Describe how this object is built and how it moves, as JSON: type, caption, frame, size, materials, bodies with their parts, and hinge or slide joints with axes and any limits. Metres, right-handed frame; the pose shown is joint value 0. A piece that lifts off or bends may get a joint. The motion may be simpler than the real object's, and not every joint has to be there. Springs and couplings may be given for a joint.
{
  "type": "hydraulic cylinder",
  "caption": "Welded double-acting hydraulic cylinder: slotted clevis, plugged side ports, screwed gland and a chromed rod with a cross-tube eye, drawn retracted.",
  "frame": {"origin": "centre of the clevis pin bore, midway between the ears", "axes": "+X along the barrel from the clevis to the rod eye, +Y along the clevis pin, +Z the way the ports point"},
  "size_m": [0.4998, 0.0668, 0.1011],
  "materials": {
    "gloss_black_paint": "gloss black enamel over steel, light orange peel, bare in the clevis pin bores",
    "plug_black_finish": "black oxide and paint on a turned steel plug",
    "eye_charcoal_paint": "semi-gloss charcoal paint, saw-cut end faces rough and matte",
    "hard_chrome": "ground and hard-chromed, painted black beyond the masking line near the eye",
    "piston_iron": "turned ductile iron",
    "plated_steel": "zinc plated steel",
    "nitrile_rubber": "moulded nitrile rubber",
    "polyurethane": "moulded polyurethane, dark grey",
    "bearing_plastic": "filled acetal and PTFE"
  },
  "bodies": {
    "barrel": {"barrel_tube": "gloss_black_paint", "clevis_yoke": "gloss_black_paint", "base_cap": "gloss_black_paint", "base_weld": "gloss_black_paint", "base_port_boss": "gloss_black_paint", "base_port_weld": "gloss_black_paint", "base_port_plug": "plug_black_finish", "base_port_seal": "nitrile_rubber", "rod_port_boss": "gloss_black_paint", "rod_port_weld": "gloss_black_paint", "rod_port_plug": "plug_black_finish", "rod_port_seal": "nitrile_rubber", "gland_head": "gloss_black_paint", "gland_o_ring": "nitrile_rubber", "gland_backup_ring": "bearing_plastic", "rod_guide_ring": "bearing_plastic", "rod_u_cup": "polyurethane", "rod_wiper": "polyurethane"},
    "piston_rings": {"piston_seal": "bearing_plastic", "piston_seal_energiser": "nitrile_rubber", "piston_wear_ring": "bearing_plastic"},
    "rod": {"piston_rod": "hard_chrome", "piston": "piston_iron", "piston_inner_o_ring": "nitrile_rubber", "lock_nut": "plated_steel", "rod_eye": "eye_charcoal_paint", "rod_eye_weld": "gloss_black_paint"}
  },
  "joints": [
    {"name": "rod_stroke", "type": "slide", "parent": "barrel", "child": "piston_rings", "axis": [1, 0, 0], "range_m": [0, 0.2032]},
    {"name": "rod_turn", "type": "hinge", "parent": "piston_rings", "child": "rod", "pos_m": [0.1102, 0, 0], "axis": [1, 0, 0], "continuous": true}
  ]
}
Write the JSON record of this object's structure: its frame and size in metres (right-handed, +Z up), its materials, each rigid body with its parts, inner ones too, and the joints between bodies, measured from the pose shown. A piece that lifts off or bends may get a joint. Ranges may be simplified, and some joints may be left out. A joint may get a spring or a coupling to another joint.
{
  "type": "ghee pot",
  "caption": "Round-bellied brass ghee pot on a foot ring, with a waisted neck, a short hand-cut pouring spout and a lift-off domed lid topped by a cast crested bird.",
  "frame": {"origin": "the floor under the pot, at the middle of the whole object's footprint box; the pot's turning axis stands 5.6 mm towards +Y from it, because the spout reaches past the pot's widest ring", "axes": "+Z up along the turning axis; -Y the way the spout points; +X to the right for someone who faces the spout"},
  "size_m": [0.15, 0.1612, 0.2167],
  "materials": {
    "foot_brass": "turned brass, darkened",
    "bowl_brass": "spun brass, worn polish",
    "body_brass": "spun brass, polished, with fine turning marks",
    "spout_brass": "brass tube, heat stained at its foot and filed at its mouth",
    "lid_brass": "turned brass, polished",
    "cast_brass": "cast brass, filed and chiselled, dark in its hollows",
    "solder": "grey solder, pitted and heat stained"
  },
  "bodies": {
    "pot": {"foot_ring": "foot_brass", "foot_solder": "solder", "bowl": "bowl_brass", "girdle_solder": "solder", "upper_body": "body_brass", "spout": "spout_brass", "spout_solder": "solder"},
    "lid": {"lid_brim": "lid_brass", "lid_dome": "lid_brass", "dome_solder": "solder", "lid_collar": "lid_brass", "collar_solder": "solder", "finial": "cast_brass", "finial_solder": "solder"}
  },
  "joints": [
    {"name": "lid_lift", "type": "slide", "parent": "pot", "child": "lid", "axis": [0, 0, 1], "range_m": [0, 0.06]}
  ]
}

▬▬▬▬▬▬

Restate the records, all of them, precisely as written.

Describe how this object is built and how it moves, as JSON: type, caption, frame, size, materials, bodies with their parts, and hinge or slide joints with axes and any limits. Metres, right-handed frame; the pose shown is joint value 0. A piece that lifts off or bends may get a joint. The motion may be simpler than the real object's, and not every joint has to be there. Springs and couplings may be given for a joint.
{
  "type": "hydraulic cylinder",
  "caption": "Welded double-acting hydraulic cylinder: slotted clevis, plugged side ports, screwed gland and a chromed rod with a cross-tube eye, drawn retracted.",
  "frame": {"origin": "centre of the clevis pin bore, midway between the ears", "axes": "+X along the barrel from the clevis to the rod eye, +Y along the clevis pin, +Z the way the ports point"},
  "size_m": [0.4998, 0.0668, 0.1011],
  "materials": {
    "gloss_black_paint": "gloss black enamel over steel, light orange peel, bare in the clevis pin bores",
    "plug_black_finish": "black oxide and paint on a turned steel plug",
    "eye_charcoal_paint": "semi-gloss charcoal paint, saw-cut end faces rough and matte",
    "hard_chrome": "ground and hard-chromed, painted black beyond the masking line near the eye",
    "piston_iron": "turned ductile iron",
    "plated_steel": "zinc plated steel",
    "nitrile_rubber": "moulded nitrile rubber",
    "polyurethane": "moulded polyurethane, dark grey",
    "bearing_plastic": "filled acetal and PTFE"
  },
  "bodies": {
    "barrel": {"barrel_tube": "gloss_black_paint", "clevis_yoke": "gloss_black_paint", "base_cap": "gloss_black_paint", "base_weld": "gloss_black_paint", "base_port_boss": "gloss_black_paint", "base_port_weld": "gloss_black_paint", "base_port_plug": "plug_black_finish", "base_port_seal": "nitrile_rubber", "rod_port_boss": "gloss_black_paint", "rod_port_weld": "gloss_black_paint", "rod_port_plug": "plug_black_finish", "rod_port_seal": "nitrile_rubber", "gland_head": "gloss_black_paint", "gland_o_ring": "nitrile_rubber", "gland_backup_ring": "bearing_plastic", "rod_guide_ring": "bearing_plastic", "rod_u_cup": "polyurethane", "rod_wiper": "polyurethane"},
    "piston_rings": {"piston_seal": "bearing_plastic", "piston_seal_energiser": "nitrile_rubber", "piston_wear_ring": "bearing_plastic"},
    "rod": {"piston_rod": "hard_chrome", "piston": "piston_iron", "piston_inner_o_ring": "nitrile_rubber", "lock_nut": "plated_steel", "rod_eye": "eye_charcoal_paint", "rod_eye_weld": "gloss_black_paint"}
  },
  "joints": [
    {"name": "rod_stroke", "type": "slide", "parent": "barrel", "child": "piston_rings", "axis": [1, 0, 0], "range_m": [0, 0.2032]},
    {"name": "rod_turn", "type": "hinge", "parent": "piston_rings", "child": "rod", "pos_m": [0.1102, 0, 0], "axis": [1, 0, 0], "continuous": true}
  ]
}
Write the JSON record of this object's structure: its frame and size in metres (right-handed, +Z up), its materials, each rigid body with its parts, inner ones too, and the joints between bodies, measured from the pose shown. A piece that lifts off or bends may get a joint. Ranges may be simplified, and some joints may be left out. A joint may get a spring or a coupling to another joint.
{
  "type": "ghee pot",
  "caption": "Round-bellied brass ghee pot on a foot ring, with a waisted neck, a short hand-cut pouring spout and a lift-off domed lid topped by a cast crested bird.",
  "frame": {"origin": "the floor under the pot, at the middle of the whole object's footprint box; the pot's turning axis stands 5.6 mm towards +Y from it, because the spout reaches past the pot's widest ring", "axes": "+Z up along the turning axis; -Y the way the spout points; +X to the right for someone who faces the spout"},
  "size_m": [0.15, 0.1612, 0.2167],
  "materials": {
    "foot_brass": "turned brass, darkened",
    "bowl_brass": "spun brass, worn polish",
    "body_brass": "spun brass, polished, with fine turning marks",
    "spout_brass": "brass tube, heat stained at its foot and filed at its mouth",
    "lid_brass": "turned brass, polished",
    "cast_brass": "cast brass, filed and chiselled, dark in its hollows",
    "solder": "grey solder, pitted and heat stained"
  },
  "bodies": {
    "pot": {"foot_ring": "foot_brass", "foot_solder": "solder", "bowl": "bowl_brass", "girdle_solder": "solder", "upper_body": "body_brass", "spout": "spout_brass", "spout_solder": "solder"},
    "lid": {"lid_brim": "lid_brass", "lid_dome": "lid_brass", "dome_solder": "solder", "lid_collar": "lid_brass", "collar_solder": "solder", "finial": "cast_brass", "finial_solder": "solder"}
  },
  "joints": [
    {"name": "lid_lift", "type": "slide", "parent": "pot", "child": "lid", "axis": [0, 0, 1], "range_m": [0, 0.06]}
  ]
}